Должно, таким образом, различать в познающем, во-первых, субъекта эмпирического, во-вторых, субъекта логического и, в-третьих, субъекта собственно философского. Можно, пожалуй, обозначить это троякое подлежащее тремя различными именами, называя первое душою, второе — умом и третье — духом. Следует только не увлекаться этим словесным различением и не останавливаться на нем прежде времени. Ведь сама эта тройственность имеет пока лишь отвлеченно-логическое значение и определяет познающего в его формальной разумности, а не в его качестве становящегося разума истины, каким он должен быть по собственному своему замыслу. Как живая форма истины, он должен быть занят не собою, а своим безусловным будущим содержанием; становясь разумом истины, он должен определяться не в себе, а в определениях своего безусловного предмета. Он должен обращаться не вокруг себя, а вокруг своего подлинного средоточия, качествовать не в себя, а в истину и затем уже из этого своего запечатленного истиною, в ее цвета окрашенного качества — не как своего, а как истинного начала — исходить для дальнейшего и полнейшего познания.
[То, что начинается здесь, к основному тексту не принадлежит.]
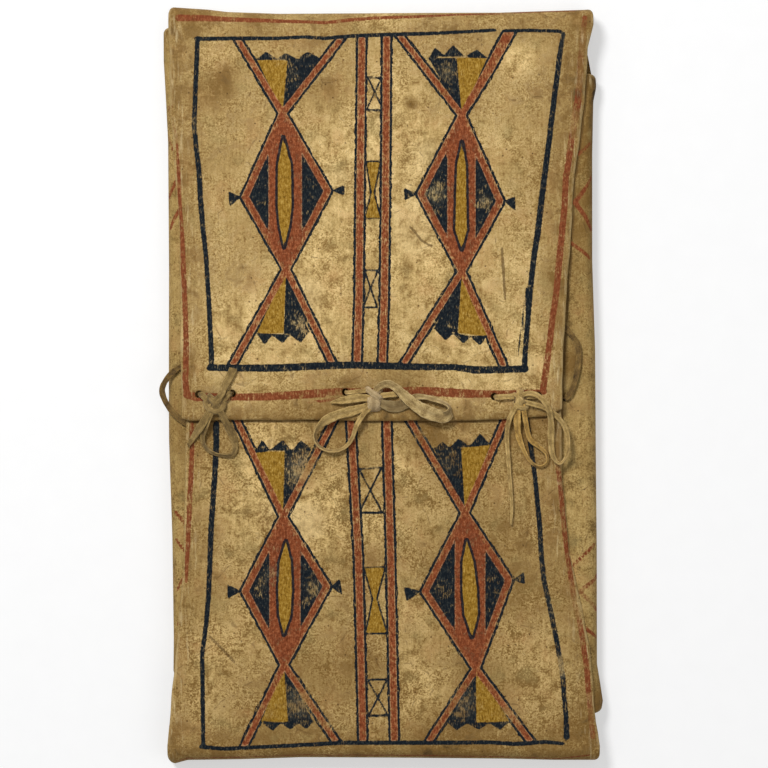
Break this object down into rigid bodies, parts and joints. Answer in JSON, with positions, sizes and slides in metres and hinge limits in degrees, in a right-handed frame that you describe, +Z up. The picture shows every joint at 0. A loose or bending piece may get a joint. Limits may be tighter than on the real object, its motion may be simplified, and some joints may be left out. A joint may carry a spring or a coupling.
{
  "type": "parfleche case",
  "caption": "Long flat envelope of folded painted rawhide with two side flaps and two end flaps, tied shut with buckskin thongs.",
  "frame": {"origin": "middle of the back panel's underside, on which the case lies", "axes": "+X across the case, +Y along it to the fold of the outer flap, +Z up out of its tied front"},
  "size_m": [0.3749, 0.646, 0.0415],
  "materials": {
    "hide_outer": "dry painted rawhide",
    "hide_inner": "dry painted rawhide, dingy",
    "hide_side": "dry rawhide",
    "hide_back": "dry rawhide",
    "thong": "soft buckskin",
    "side_thong": "worn buckskin"
  },
  "bodies": {
    "back": {"back_panel": "hide_back", "top_fold": "hide_outer", "bottom_fold": "hide_inner", "left_fold": "hide_side", "right_fold": "hide_side"},
    "top_flap": {"top_flap": "hide_outer", "left_tie_knot": "thong", "left_tie_short_tail": "thong", "left_tie_tail": "thong", "left_tie_loop": "thong", "left_tie_left_leg": "thong", "left_tie_right_leg": "thong", "centre_tie_knot": "thong", "centre_tie_tail": "thong", "centre_tie_left_loop": "thong", "centre_tie_right_loop": "thong", "centre_tie_left_leg": "thong", "centre_tie_right_leg": "thong", "right_tie_knot": "thong", "right_tie_tail": "thong", "right_tie_inner_loop": "thong", "right_tie_outer_loop": "thong", "right_tie_left_leg": "thong", "right_tie_right_leg": "thong"},
    "bottom_flap": {"bottom_flap": "hide_inner", "left_edge_thong": "side_thong", "left_tie_bight": "thong", "centre_tie_bight": "thong", "right_tie_bight": "thong"},
    "left_side_flap": {"left_side_flap": "hide_side"},
    "right_side_flap": {"right_side_flap": "hide_side", "right_side_thong": "side_thong"}
  },
  "joints": [
    {"name": "top_flap_fold", "type": "hinge", "parent": "back", "child": "top_flap", "pos_m": [0, 0.31065, 0.01235], "axis": [-1, 0, 0], "range_deg": [0, 170], "deforming": ["top_fold"]},
    {"name": "bottom_flap_fold", "type": "hinge", "parent": "back", "child": "bottom_flap", "pos_m": [0, -0.31065, 0.01235], "axis": [1, 0, 0], "range_deg": [0, 137], "deforming": ["bottom_fold"]},
    {"name": "left_side_flap_fold", "type": "hinge", "parent": "back", "child": "left_side_flap", "pos_m": [-0.173, 0, 0.011], "axis": [0, -1, 0], "range_deg": [0, 103], "deforming": ["left_fold"]},
    {"name": "right_side_flap_fold", "type": "hinge", "parent": "back", "child": "right_side_flap", "pos_m": [0.173, 0, 0.011], "axis": [0, 1, 0], "range_deg": [0, 103], "deforming": ["right_fold"]}
  ],
  "couplings": [
    {"joint": "bottom_flap_fold", "follows": "top_flap_fold", "ratio": 0.8},
    {"joint": "left_side_flap_fold", "follows": "top_flap_fold", "ratio": 0.6},
    {"joint": "right_side_flap_fold", "follows": "top_flap_fold", "ratio": 0.6}
  ]
}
Новая философия (от Декарта и ученика его Гейлинкса) утверждает своим началом старое дельфийское требование «Познай самого себя». Но отличительное свойство таких изречений, как и пророческих сновидений, — в их многосмысленности. Одному моему знакомому тайный голос беспрестанно твердил во сне: ступай в Египет, ступай в Египет, а потом оказалось, что ему нужно было заниматься химией и что именно этого требовал от него вещий голос, выражавшийся, как и все пророческое, в форме довольно дикого каламбура (древнее имя Египта — хем, черная земля, откуда и название химии).